### Work to be completed
Every line of the data must be copied exactly.
— BEGIN —
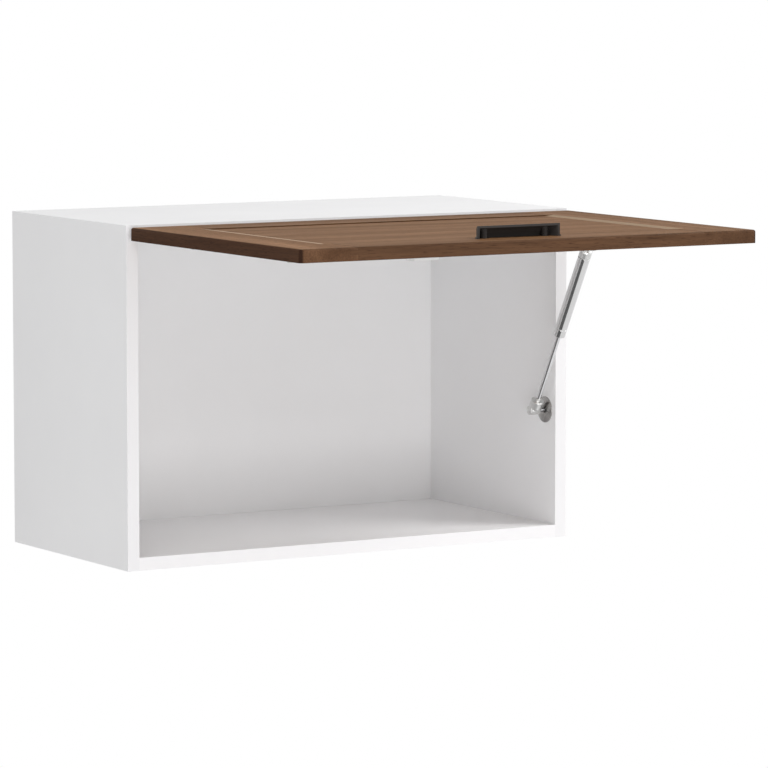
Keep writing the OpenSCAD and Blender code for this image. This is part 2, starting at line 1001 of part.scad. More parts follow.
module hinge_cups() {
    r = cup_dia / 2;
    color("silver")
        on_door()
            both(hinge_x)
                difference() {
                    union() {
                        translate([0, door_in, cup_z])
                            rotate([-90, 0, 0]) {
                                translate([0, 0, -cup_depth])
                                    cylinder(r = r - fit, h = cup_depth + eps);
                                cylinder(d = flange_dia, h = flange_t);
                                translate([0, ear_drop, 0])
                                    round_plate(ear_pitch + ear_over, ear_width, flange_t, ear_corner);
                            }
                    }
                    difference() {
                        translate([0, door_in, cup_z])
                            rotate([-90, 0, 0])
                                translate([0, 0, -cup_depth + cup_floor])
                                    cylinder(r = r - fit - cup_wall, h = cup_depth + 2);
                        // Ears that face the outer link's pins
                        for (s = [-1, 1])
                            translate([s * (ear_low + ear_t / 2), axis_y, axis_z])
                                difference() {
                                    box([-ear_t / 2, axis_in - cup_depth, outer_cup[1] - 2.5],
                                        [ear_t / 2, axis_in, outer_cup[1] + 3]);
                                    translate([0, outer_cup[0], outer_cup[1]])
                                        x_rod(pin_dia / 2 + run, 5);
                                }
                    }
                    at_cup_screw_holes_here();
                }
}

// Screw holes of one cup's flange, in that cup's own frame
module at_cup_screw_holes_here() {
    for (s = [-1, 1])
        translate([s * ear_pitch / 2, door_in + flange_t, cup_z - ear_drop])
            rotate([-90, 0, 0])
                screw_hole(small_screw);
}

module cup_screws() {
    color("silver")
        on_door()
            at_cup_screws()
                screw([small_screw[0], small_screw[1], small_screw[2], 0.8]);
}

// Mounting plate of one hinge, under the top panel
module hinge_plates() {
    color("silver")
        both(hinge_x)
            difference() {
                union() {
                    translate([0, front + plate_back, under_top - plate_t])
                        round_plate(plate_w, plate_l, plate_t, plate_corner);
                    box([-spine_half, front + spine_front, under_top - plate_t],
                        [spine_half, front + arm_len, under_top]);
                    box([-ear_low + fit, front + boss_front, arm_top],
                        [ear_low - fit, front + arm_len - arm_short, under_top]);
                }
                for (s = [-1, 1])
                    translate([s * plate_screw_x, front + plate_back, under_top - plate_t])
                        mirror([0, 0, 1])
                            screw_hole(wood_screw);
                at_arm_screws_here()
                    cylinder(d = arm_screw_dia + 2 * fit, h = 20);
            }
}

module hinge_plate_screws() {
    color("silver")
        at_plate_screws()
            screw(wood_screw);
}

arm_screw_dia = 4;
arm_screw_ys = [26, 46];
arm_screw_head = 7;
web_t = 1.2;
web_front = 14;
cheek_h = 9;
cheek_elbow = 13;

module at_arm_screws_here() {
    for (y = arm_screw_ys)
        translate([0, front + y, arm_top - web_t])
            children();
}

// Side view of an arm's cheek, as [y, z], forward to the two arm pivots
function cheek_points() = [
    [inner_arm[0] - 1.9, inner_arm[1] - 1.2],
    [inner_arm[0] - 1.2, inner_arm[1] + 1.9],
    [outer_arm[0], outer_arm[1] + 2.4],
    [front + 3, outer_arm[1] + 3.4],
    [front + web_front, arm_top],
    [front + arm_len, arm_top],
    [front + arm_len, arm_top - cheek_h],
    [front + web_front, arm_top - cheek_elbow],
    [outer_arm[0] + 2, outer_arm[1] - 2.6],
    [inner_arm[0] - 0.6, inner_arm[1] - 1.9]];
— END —
### Solution
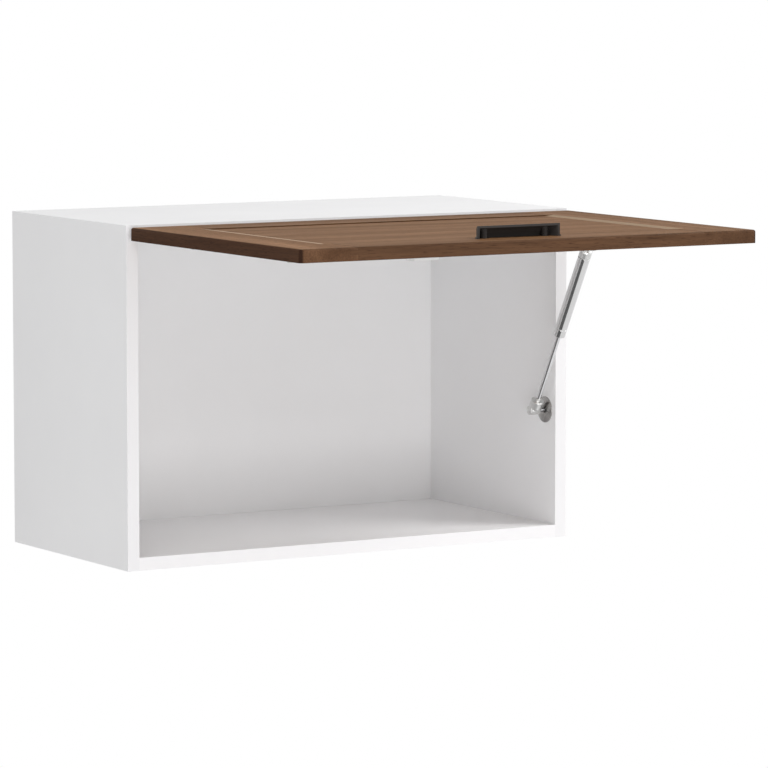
Keep writing the OpenSCAD and Blender code for this image. This is part 2, starting at line 1001 of part.scad. More parts follow.
module hinge_cups() {
    r = cup_dia / 2;
    color("silver")
        on_door()
            both(hinge_x)
                difference() {
                    union() {
                        translate([0, door_in, cup_z])
                            rotate([-90, 0, 0]) {
                                translate([0, 0, -cup_depth])
                                    cylinder(r = r - fit, h = cup_depth + eps);
                                cylinder(d = flange_dia, h = flange_t);
                                translate([0, ear_drop, 0])
                                    round_plate(ear_pitch + ear_over, ear_width, flange_t, ear_corner);
                            }
                    }
                    difference() {
                        translate([0, door_in, cup_z])
                            rotate([-90, 0, 0])
                                translate([0, 0, -cup_depth + cup_floor])
                                    cylinder(r = r - fit - cup_wall, h = cup_depth + 2);
                        // Ears that face the outer link's pins
                        for (s = [-1, 1])
                            translate([s * (ear_low + ear_t / 2), axis_y, axis_z])
                                difference() {
                                    box([-ear_t / 2, axis_in - cup_depth, outer_cup[1] - 2.5],
                                        [ear_t / 2, axis_in, outer_cup[1] + 3]);
                                    translate([0, outer_cup[0], outer_cup[1]])
                                        x_rod(pin_dia / 2 + run, 5);
                                }
                    }
                    at_cup_screw_holes_here();
                }
}

// Screw holes of one cup's flange, in that cup's own frame
module at_cup_screw_holes_here() {
    for (s = [-1, 1])
        translate([s * ear_pitch / 2, door_in + flange_t, cup_z - ear_drop])
            rotate([-90, 0, 0])
                screw_hole(small_screw);
}

module cup_screws() {
    color("silver")
        on_door()
            at_cup_screws()
                screw([small_screw[0], small_screw[1], small_screw[2], 0.8]);
}

// Mounting plate of one hinge, under the top panel
module hinge_plates() {
    color("silver")
        both(hinge_x)
            difference() {
                union() {
                    translate([0, front + plate_back, under_top - plate_t])
                        round_plate(plate_w, plate_l, plate_t, plate_corner);
                    box([-spine_half, front + spine_front, under_top - plate_t],
                        [spine_half, front + arm_len, under_top]);
                    box([-ear_low + fit, front + boss_front, arm_top],
                        [ear_low - fit, front + arm_len - arm_short, under_top]);
                }
                for (s = [-1, 1])
                    translate([s * plate_screw_x, front + plate_back, under_top - plate_t])
                        mirror([0, 0, 1])
                            screw_hole(wood_screw);
                at_arm_screws_here()
                    cylinder(d = arm_screw_dia + 2 * fit, h = 20);
            }
}

module hinge_plate_screws() {
    color("silver")
        at_plate_screws()
            screw(wood_screw);
}

arm_screw_dia = 4;
arm_screw_ys = [26, 46];
arm_screw_head = 7;
web_t = 1.2;
web_front = 14;
cheek_h = 9;
cheek_elbow = 13;

module at_arm_screws_here() {
    for (y = arm_screw_ys)
        translate([0, front + y, arm_top - web_t])
            children();
}

// Side view of an arm's cheek, as [y, z], forward to the two arm pivots
function cheek_points() = [
    [inner_arm[0] - 1.9, inner_arm[1] - 1.2],
    [inner_arm[0] - 1.2, inner_arm[1] + 1.9],
    [outer_arm[0], outer_arm[1] + 2.4],
    [front + 3, outer_arm[1] + 3.4],
    [front + web_front, arm_top],
    [front + arm_len, arm_top],
    [front + arm_len, arm_top - cheek_h],
    [front + web_front, arm_top - cheek_elbow],
    [outer_arm[0] + 2, outer_arm[1] - 2.6],
    [inner_arm[0] - 0.6, inner_arm[1] - 1.9]];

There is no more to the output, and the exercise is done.